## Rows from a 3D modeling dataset
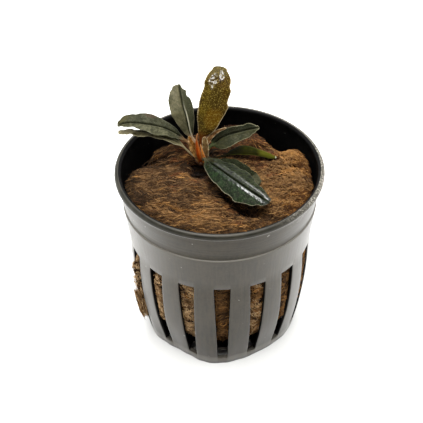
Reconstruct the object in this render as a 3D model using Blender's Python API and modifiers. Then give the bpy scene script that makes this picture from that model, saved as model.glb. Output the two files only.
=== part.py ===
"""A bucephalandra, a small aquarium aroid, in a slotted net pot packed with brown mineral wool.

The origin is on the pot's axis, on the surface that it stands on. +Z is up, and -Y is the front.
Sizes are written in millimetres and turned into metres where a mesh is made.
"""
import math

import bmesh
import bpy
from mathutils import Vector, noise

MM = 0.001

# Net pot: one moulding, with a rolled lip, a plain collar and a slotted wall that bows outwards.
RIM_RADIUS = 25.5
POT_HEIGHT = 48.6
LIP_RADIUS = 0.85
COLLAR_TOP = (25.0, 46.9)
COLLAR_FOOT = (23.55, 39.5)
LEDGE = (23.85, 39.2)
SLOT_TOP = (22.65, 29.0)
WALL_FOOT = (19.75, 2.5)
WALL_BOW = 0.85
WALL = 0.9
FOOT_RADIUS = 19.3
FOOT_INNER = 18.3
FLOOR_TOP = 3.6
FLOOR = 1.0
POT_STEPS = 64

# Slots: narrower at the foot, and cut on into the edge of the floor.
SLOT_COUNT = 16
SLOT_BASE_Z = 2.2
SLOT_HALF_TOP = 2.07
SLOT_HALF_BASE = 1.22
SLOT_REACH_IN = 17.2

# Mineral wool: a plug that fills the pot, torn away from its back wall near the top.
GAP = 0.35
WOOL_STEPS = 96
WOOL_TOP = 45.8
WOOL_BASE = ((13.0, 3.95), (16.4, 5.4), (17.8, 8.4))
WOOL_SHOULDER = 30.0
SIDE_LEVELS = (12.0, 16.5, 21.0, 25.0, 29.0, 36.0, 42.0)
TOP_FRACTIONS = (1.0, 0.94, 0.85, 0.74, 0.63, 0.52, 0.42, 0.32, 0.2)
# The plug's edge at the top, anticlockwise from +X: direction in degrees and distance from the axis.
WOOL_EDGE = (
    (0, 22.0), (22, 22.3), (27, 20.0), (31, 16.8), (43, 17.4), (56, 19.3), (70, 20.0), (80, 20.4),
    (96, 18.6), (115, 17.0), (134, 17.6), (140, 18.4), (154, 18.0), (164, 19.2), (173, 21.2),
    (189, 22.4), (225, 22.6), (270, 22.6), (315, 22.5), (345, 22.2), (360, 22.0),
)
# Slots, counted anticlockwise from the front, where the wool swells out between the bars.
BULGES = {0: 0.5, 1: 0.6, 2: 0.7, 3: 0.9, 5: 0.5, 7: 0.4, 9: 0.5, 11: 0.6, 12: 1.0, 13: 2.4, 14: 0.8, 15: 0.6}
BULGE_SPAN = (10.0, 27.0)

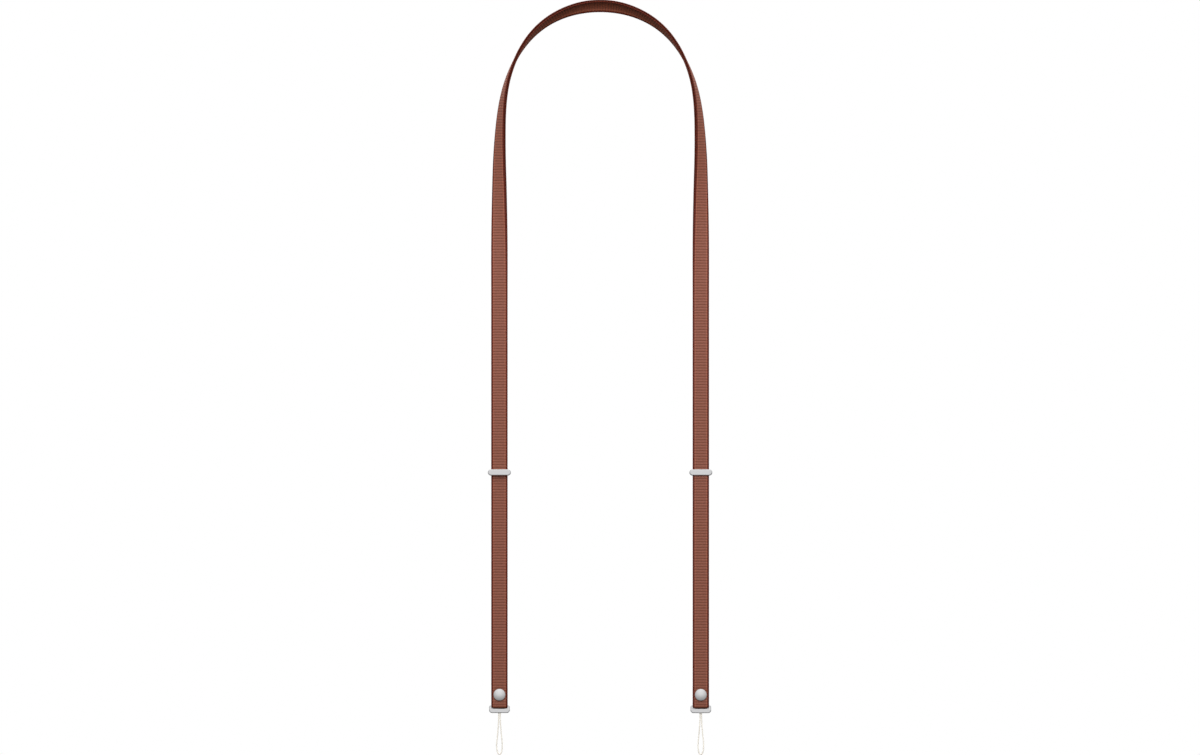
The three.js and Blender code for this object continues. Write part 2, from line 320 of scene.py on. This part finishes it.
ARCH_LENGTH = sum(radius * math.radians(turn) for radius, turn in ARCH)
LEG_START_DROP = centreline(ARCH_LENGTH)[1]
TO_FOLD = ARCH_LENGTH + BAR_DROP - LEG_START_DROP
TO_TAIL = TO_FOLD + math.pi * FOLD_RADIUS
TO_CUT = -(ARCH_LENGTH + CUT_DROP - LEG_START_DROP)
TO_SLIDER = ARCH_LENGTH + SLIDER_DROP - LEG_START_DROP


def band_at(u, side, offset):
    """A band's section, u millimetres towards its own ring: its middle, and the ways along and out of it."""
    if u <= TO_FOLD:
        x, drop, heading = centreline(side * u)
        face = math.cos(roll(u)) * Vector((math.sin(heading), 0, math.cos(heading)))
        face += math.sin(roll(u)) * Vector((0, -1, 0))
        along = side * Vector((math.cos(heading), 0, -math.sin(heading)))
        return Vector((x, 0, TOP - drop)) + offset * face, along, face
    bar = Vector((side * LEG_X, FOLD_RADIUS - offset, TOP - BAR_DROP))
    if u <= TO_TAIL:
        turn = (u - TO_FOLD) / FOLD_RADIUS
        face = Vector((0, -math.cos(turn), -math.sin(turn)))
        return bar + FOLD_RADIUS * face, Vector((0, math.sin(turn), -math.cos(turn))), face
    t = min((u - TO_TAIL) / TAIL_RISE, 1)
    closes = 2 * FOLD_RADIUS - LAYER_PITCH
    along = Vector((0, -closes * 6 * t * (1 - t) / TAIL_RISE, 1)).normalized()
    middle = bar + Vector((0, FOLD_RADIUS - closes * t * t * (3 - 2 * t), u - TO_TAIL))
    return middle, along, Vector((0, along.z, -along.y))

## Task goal
Copy all the lines above that hold the string "object".

## Result of the task
Reconstruct the object in this render as a 3D model using Blender's Python API and modifiers. Then give the bpy scene script that makes this picture from that model, saved as model.glb. Output the two files only.
The three.js and Blender code for this object continues. Write part 2, from line 320 of scene.py on. This part finishes it.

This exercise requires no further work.